Emma M – How my mother ended up buying a ticket to Chance The Rapper
“Rap is crap.” – Karla MacDonald circa 2011
Somehow, in some mysterious way, my mum went from wanting nothing to do with rap music to buying herself a one way ticket to Chance The Rapper’s Coloring Book tour show date in Vancouver. Intrigued in how this came to be? Read further.
1) Chilling in the cave with her mom friends
For a long time my mum hated rap music with the same amount of passion that I have for loving rap music (a lot). Proclaiming that all rap music is about drugs, gang life, violence, excessive use of profanities, and sexism, my mum would never allow for the ~devil’s music~ to be played where she was. This is the first stage of Plato’s cave, where Karla is chained down in the cave and is only being shown what rap music is perceived to be by certain people. These ideas of rap music are all she has ever known, because she has only seen the shadow of rap.
2) Ice Cube pulling her out of the cave and into Straight Outta Compton
I owe most of this phase of the cave allegory to N.W.A.
About a month after the movie Straight Outta Compton was released, and a final nudge by a family friend, Karla went and saw it. To much surprise by me, she loved it. Wanting to be a part of the conversation about the Black Lives Matter movement, and why POC are so frustrated with the police forces in America, this movie was the gateway to it all. To add, the entire movie showcased west coast hip hop in a way where she understood the lyrics, and the artistry that goes into the producing of each track. Essentially, Straight Outta Compton was the key that unlocked her shackles and showed her that her previous allegations against rap music were false, and were only what she had perceived rap was.
3) Seeing the rap world in full colour (the enlightenment)
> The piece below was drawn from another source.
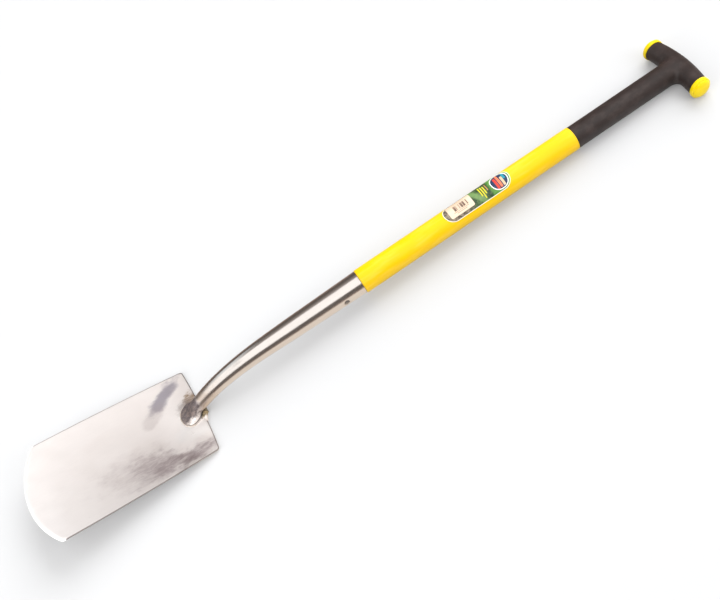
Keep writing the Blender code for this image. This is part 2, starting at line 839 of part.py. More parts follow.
# Labels, bent round the shaft

def shaft_surface(x):
    share = x / jacket_length
    return shaft_radius + (shaft_end_diameter / 2 - shaft_radius) * share


def sticker_point(x, across, lift):
    radius = shaft_surface(x) + lift
    angle = label_turn - across / shaft_surface(x)
    return Vector((x, -math.sin(angle) * radius, math.cos(angle) * radius))


def make_label(laid):
    """A long strip with round ends."""
    half = label_width / 2
    places = [half * (1 - math.cos(math.pi / 2 * i / 6)) for i in range(7)]
    places.append(label_length - half)
    places += [label_length - half * (1 - math.cos(math.pi / 2 * i / 6)) for i in range(5, -1, -1)]
    sheet = []
    for place in places:
        short = max(half - min(place, label_length - place), 0.0)
        reach = max(math.sqrt(max(half ** 2 - short ** 2, 0.0)), half * 0.03)
        row = [sticker_point(label_start + place, reach * (k / 4 - 1), fit_gap) for k in range(9)]
        sheet.append(row)
    made = to_object("label", grid_sheet(sheet), label_surface, laid)
    turn_up(made)
    thicken(made, label_thickness, 1.0)
    return made


def make_barcode(laid):
    lift = fit_gap + label_thickness + fit_gap
    corner = 0.0025
    sheet = []
    places = [corner * (1 - math.cos(math.pi / 2 * i / 3)) for i in range(4)]
    places += [barcode_length - corner * (1 - math.cos(math.pi / 2 * i / 3)) for i in range(3, -1, -1)]
    for place in places:
        short = max(corner - min(place, barcode_length - place), 0.0)
        reach = barcode_width / 2 - corner + math.sqrt(max(corner ** 2 - short ** 2, 0.0))
        x = label_start + barcode_inset + place
        sheet.append([sticker_point(x, barcode_offset + reach * (k / 3 - 1), lift) for k in range(7)])
    made = to_object("label_barcode", grid_sheet(sheet), paper_surface, laid)
    turn_up(made)
    thicken(made, barcode_thickness, 1.0)
    return made


# Lying on the ground

def all_points():
    """Every vertex of the finished pieces, in the shaft's frame."""
    bpy.context.view_layer.update()
    graph = bpy.context.evaluated_depsgraph_get()
    found = []
    for thing in bpy.context.scene.objects:
        if thing.type != "MESH" or thing.hide_render:
            continue
        ready = thing.evaluated_get(graph)
        mesh = ready.to_mesh()
        flat = np.empty(len(mesh.vertices) * 3)
        mesh.vertices.foreach_get("co", flat)
        world = np.array(ready.matrix_world)
        found.append(flat.reshape(-1, 3) @ world[:3, :3].T + world[:3, 3])
        ready.to_mesh_clear()
    return np.concatenate(found)


def lay_down(laid):
    """Tilts the whole spade until the heel of the blade and the grip both touch the ground."""
    points = all_points()
    heel = points[points[:, 0] < 0]
    hand = points[points[:, 0] > jacket_length]
    low, high = math.radians(-15), math.radians(15)
    for _ in range(50):
        tilt = (low + high) / 2
        heel_z = (heel[:, 2] * math.cos(tilt) - heel[:, 0] * math.sin(tilt)).min()
        hand_z = (hand[:, 2] * math.cos(tilt) - hand[:, 0] * math.sin(tilt)).min()
        if hand_z > heel_z:
            low = tilt
        else:
            high = tilt
    turned_x = points[:, 0] * math.cos(tilt) + points[:, 2] * math.sin(tilt)
    laid.rotation_euler = (0.0, tilt, 0.0)
    laid.location = (-(turned_x.min() + turned_x.max()) / 2, 0.0, -heel_z)
    bpy.context.view_layer.update()


def build():
    laid = bpy.data.objects.new("spade", None)
    bpy.context.collection.objects.link(laid)
    make_blade(laid)
    neck = make_neck(laid)
    make_front_weld(laid)
    make_back_weld(laid)
    jacket = make_jacket(laid)
    core = make_core(laid)
    lower = make_plug("shaft_plug_lower", core_bottom, core_bottom + lower_plug_length, laid)
    make_plug("shaft_plug_upper", core_top - upper_plug_length, core_top, laid)
    make_foam(laid)
    make_rivet(laid)
    hole = make_rivet_hole(laid)
    for drilled in (neck, jacket, core, lower):
        cut(drilled, hole)
    grip = Grip()
    make_grip_skin(grip, laid)
    make_grip_core(grip, laid)
    make_cap(-1, "grip_cap_right", laid)
    make_cap(1, "grip_cap_left", laid)
    make_label(laid)
    make_barcode(laid)
    lay_down(laid)


clear_scene()
stainless = material("stainless_blade", (0.74, 0.72, 0.71), 0.22, 1.0)
stainless_tube = material("stainless_tube", (0.66, 0.63, 0.61), 0.16, 1.0)
weld_surface = material("weld", (0.42, 0.37, 0.33), 0.45, 1.0)
rivet_steel = material("rivet_steel", (0.50, 0.48, 0.47), 0.35, 1.0)
yellow_plastic = material("yellow_jacket", (1.0, 0.78, 0.01), 0.35)
yellow_cap = material("yellow_cap", (1.0, 0.74, 0.01), 0.38)
soft_black = material("soft_black", (0.055, 0.048, 0.047), 0.70)
hard_black = material("hard_black", (0.02, 0.02, 0.02), 0.50)
fibreglass = material("fibreglass", (0.62, 0.60, 0.50), 0.45)
foam_surface = material("foam", (0.80, 0.76, 0.62), 0.95)
plug_surface = material("plug", (0.10, 0.10, 0.10), 0.60)
label_surface = material("label", (0.03, 0.22, 0.10), 0.40)
paper_surface = material("barcode_paper", (0.86, 0.80, 0.66), 0.60)
cutter_surface = material("cutter", (0.8, 0.1, 0.1), 0.50)
build()
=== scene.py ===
"""A long-handled digging spade lying on its back, finished for a studio picture.

Every piece is modelled in the shaft's own frame and then laid down as the packed solids lie. In that frame X
runs up the shaft from the neck's mouth, the blade lies toward -X and +Z is the side of the blade's front.
"""

import math

import bmesh
import bpy
import numpy as np
from bpy.props import FloatProperty, FloatVectorProperty, IntProperty, PointerProperty
from mathutils import Matrix, Vector


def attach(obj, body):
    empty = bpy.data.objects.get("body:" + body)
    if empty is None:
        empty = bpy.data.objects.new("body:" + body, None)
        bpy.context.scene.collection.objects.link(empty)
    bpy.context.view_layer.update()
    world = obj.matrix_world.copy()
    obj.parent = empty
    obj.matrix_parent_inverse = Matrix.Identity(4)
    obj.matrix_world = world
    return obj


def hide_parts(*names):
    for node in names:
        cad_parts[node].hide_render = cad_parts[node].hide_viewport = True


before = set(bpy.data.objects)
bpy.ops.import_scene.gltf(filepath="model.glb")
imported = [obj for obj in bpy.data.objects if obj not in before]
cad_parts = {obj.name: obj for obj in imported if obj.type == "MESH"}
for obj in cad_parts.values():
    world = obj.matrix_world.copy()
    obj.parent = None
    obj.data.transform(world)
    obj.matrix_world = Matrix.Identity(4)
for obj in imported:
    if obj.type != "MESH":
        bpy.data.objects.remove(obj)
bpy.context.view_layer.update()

bl_info = {
    "name": "Digging Spade",
    "version": (1, 0, 0),
    "blender": (4, 5, 0),
    "location": "3D View > Sidebar > Spade",
    "description": "Builds a long-handled digging spade piece by piece, with its studio",
    "category": "Object",
}

white = (1.0, 1.0, 1.0)
black = (0.0, 0.0, 0.0)


# Sizes and colours

def metres(name, text, value, least=0.0):
    return FloatProperty(name=name, description=text, default=value, min=least, unit="LENGTH", precision=4)


def angle(name, text, value):
    return FloatProperty(name=name, description=text, default=value, subtype="ANGLE")


def degrees(name, text, value):
    return angle(name, text, math.radians(value))


def share(name, text, value):
    return FloatProperty(name=name, description=text, default=value, min=0.0, max=1.0, subtype="FACTOR")


def level(name, text, value):
    return FloatProperty(name=name, description=text, default=value, min=0.0)


def count(name, text, value):
    return IntProperty(name=name, description=text, default=value, min=3)


def colour(name, text, value):
    limits = {"min": 0.0, "max": 1.0, "size": 3, "subtype": "COLOR"}
    return FloatVectorProperty(name=name, description=text, default=value, **limits)


class LyingSizes(bpy.types.PropertyGroup):
    """How the spade lies on the floor"""

    tilt: angle("Tilt", "Of the shaft, from level", 0.0304098541)
    along: metres("Along", "The neck's rim, along X", -0.000285622, -1.0)
    height: metres("Height", "The shaft's axis at the neck's rim, above the floor", 0.032988705)
    gap: metres("Gap", "Between pieces that touch", 0.0003)


class BladeSizes(bpy.types.PropertyGroup):
    """The blade"""

    pitch: degrees("Pitch", "The tip rises toward the shaft's line", 9.77)
    thickness: metres("Thickness", "Of the sheet", 0.0020)
    width_top: metres("Top Width", "Across the tread edge", 0.1551)
    width_tip: metres("Tip Width", "Across the cutting edge's corners", 0.1720)
    side_length: metres("Side Length", "From a top corner to a tip corner", 0.2470)
    edge_sagitta: metres("Edge Sagitta", "Of the rounded cutting edge", 0.0308)
    side_bow: metres("Side Bow", "Of the long sides", 0.0016)
    top_arch: metres("Top Arch", "Of the tread edge", 0.0028)
    top_corner: metres("Top Corner", "Radius of the top corners", 0.0045)
    tip_corner: metres("Tip Corner", "Radius of the tip corners", 0.0070)
    dish_top: metres("Dish at the Top", "Depth across the blade at the tread edge", 0.0025)
    dish_deep: metres("Deepest Dish", "Depth across the blade where it is deepest", 0.0075)
    dish_tip: metres("Dish at the Tip", "Depth across the blade at the cutting edge", 0.0050)
    dish_deep_at: metres("Deepest At", "From the tread edge", 0.0700)
    bevel_width: metres("Bevel Width", "Ground along the cutting edge", 0.0035)
    edge_thickness: metres("Edge Thickness", "Of the cutting edge", 0.0005)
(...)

As a fan of Chance The Rapper, when Coloring Book dropped, I had it on repeat for a solid three days. This album boasts a hit list of collaborations (Justin Bieber? Lil Wayne? Two Chainz? and Yeezus himself?) and mixes Gospel, Spoken Word Poetry, and Rap all in one album. Eventually, I played my mum and few songs off the album that were less rap, more gospel, including Blessings (including the remix) and Finish Line/Drown. Next thing I know, she’s blasting the album in the backyard while gardening, playing it in the car, and reading the lyrics to each and every song. My mum became enthralled with the album, and it’s safe to say that it was the album of the summer for her. She even went to the point of practicing the lyrics so she could rap along with Chance, and frequently enjoys yelling “Igh Igh Igh” in his songs.
My biggest “proud child moment” is when I played her songs off The Life of Pablo album. It’s safe to say that she hated Kanye West before this, but the moment I played her Ultralight Beam, my own mother was brought to tears. So far, Chance is her favourite rapper, however she is broadening her horizons and is dipping into the likes of Kanye West, Jay-Z, Kendrick Lamar, J-Cole, Drake, and has discovered a local rapper on her own that goes by the name of SHAD.
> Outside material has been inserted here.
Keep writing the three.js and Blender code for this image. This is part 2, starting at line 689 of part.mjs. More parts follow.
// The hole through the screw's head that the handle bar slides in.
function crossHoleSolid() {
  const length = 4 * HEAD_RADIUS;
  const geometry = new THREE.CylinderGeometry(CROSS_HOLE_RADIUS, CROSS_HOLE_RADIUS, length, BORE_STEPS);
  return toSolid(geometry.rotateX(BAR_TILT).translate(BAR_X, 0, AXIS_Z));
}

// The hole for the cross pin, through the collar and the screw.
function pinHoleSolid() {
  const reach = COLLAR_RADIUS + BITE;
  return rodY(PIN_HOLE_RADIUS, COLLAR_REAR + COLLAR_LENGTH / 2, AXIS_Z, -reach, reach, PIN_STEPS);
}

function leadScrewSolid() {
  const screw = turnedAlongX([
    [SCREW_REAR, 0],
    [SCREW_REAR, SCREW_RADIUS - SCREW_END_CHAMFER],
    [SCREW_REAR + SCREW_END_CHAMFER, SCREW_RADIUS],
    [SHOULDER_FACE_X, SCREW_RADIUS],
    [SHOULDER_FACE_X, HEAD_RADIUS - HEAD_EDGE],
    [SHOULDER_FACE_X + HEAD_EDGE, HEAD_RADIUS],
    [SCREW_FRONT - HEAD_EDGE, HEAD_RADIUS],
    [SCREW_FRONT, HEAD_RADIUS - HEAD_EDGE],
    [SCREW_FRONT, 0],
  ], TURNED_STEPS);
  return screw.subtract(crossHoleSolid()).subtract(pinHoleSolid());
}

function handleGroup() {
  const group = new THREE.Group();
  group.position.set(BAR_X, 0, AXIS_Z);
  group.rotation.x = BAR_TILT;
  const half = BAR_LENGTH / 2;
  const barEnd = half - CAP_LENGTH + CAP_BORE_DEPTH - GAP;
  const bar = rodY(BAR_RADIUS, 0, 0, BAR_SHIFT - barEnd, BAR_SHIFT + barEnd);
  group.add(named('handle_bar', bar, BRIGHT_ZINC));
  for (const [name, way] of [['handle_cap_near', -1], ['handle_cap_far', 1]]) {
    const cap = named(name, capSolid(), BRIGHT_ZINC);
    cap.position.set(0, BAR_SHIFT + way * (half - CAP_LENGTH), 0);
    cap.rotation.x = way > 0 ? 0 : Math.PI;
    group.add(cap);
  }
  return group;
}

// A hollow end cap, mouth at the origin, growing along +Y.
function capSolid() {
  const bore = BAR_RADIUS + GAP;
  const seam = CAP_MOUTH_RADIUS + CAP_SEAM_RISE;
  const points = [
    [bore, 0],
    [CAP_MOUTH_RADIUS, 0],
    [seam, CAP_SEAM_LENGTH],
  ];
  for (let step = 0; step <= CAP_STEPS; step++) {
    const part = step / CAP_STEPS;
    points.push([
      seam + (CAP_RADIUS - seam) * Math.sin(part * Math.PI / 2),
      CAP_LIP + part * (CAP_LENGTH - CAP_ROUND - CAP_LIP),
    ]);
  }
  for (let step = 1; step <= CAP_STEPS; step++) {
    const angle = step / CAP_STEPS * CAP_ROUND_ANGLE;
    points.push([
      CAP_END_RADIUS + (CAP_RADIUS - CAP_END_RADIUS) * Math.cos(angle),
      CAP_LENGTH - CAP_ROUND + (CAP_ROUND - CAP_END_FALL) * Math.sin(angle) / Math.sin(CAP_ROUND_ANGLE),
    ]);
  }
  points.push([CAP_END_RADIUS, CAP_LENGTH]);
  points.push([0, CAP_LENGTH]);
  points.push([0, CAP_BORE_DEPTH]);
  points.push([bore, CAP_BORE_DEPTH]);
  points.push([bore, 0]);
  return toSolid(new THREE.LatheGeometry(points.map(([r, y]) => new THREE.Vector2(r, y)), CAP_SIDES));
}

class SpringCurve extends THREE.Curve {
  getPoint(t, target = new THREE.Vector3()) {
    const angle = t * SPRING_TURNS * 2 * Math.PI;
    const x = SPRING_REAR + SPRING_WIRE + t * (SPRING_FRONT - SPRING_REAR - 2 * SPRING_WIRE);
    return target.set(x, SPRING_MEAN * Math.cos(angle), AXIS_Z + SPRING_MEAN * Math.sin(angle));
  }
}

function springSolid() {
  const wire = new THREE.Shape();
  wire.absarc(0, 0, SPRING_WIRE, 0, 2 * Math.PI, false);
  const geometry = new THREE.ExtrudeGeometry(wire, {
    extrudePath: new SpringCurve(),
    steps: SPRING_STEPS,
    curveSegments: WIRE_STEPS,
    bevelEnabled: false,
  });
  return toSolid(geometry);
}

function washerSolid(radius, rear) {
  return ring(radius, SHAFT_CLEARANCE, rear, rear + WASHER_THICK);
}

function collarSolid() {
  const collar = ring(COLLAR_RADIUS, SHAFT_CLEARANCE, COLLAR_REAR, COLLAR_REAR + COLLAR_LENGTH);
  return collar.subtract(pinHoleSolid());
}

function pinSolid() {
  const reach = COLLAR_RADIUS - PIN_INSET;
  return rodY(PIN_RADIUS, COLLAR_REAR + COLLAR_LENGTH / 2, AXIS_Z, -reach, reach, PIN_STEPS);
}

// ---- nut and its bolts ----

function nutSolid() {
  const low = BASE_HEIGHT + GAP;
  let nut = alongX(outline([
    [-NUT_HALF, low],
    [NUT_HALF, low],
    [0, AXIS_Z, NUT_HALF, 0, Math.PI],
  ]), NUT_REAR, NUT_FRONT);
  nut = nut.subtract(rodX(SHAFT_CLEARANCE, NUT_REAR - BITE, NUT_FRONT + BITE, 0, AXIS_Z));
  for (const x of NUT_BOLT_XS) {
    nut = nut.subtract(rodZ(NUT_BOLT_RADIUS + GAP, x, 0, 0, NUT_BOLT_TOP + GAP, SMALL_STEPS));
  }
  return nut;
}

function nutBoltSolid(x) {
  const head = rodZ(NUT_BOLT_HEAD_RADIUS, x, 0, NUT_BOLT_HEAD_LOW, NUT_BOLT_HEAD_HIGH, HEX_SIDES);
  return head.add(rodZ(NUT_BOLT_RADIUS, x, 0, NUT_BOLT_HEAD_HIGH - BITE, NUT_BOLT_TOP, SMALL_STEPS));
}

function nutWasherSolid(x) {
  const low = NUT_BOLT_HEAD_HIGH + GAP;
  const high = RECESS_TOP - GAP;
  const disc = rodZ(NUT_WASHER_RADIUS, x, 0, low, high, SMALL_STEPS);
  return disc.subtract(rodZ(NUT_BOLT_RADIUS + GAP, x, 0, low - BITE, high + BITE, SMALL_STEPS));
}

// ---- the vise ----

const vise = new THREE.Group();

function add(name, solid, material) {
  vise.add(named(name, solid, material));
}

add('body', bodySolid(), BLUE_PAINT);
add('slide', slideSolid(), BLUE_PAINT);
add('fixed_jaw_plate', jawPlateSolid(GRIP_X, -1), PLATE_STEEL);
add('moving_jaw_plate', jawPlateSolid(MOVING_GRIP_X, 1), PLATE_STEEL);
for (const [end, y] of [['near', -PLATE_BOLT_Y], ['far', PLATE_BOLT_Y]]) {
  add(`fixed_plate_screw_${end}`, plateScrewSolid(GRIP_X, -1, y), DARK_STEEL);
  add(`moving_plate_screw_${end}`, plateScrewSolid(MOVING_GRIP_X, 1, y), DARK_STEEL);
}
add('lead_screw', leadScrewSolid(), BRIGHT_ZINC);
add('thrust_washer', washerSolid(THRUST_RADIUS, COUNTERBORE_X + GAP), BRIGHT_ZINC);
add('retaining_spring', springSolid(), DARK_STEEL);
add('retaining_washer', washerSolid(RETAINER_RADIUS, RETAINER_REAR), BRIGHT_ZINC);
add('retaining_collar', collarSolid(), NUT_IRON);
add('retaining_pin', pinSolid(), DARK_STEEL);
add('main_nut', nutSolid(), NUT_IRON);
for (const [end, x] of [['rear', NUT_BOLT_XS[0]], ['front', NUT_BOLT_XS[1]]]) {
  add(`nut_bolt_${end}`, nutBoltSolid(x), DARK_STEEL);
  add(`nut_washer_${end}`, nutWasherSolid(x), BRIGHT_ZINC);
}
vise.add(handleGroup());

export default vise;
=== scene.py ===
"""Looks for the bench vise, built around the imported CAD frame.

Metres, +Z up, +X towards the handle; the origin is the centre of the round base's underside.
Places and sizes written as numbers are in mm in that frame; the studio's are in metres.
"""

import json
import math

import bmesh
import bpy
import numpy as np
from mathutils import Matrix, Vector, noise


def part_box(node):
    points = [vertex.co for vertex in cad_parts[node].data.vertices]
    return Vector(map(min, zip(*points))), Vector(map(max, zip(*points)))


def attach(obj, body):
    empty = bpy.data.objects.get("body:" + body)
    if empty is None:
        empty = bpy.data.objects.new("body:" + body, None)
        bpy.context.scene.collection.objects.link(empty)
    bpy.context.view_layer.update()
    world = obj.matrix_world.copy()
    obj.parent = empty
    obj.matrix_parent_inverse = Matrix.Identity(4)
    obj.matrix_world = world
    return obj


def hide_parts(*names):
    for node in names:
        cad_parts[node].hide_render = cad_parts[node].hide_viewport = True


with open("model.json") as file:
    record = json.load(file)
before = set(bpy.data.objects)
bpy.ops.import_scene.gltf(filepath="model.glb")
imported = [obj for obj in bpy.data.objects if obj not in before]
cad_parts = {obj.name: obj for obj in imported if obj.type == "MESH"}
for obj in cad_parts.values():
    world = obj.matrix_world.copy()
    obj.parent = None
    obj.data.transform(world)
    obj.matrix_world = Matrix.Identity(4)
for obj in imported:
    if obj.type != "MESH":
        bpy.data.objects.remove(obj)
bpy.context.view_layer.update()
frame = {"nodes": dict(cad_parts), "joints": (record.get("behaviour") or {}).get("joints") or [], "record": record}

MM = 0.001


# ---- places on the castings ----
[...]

This point in time is her leaving the cave, and experiencing the 3D world in colour on her own, and by her own means. My mum finally realizes that the rap world is a good place to be.
4) Scaring the other moms with rap music
Finally, after her journey of enlightenment, she goes back into the cave to share her truth about rap music.
Sadly, it doesn’t go as well as planned. Many occasions my mum tried to persuade and get her friends into Chance, and they really did not enjoy it as much as she did. Although she was not ridiculed as said by Plato, some friends did think it was a bit odd that she would enjoy this music.
However, as discussed in class, there comes a point in time where you become the person who frees prisoners in the cave. Although questioned by a few, my mum has also enlightened a number of her friends into enjoying rap music.
What happens now? I’m showing her Acid Rap, and trying to get her into Frank Ocean. Baby steps right?
TL;DR: Before she only had an impression of rap. The shadow. Then she discerned the truth, and gained immediate knowledge of rap rather than being swayed by false images of it. Now, she’s enlightened, and is sharing her knowledge with others despite (some) ridicule.
And that, is how my mother ended up buying a ticket to her first ever rap concert.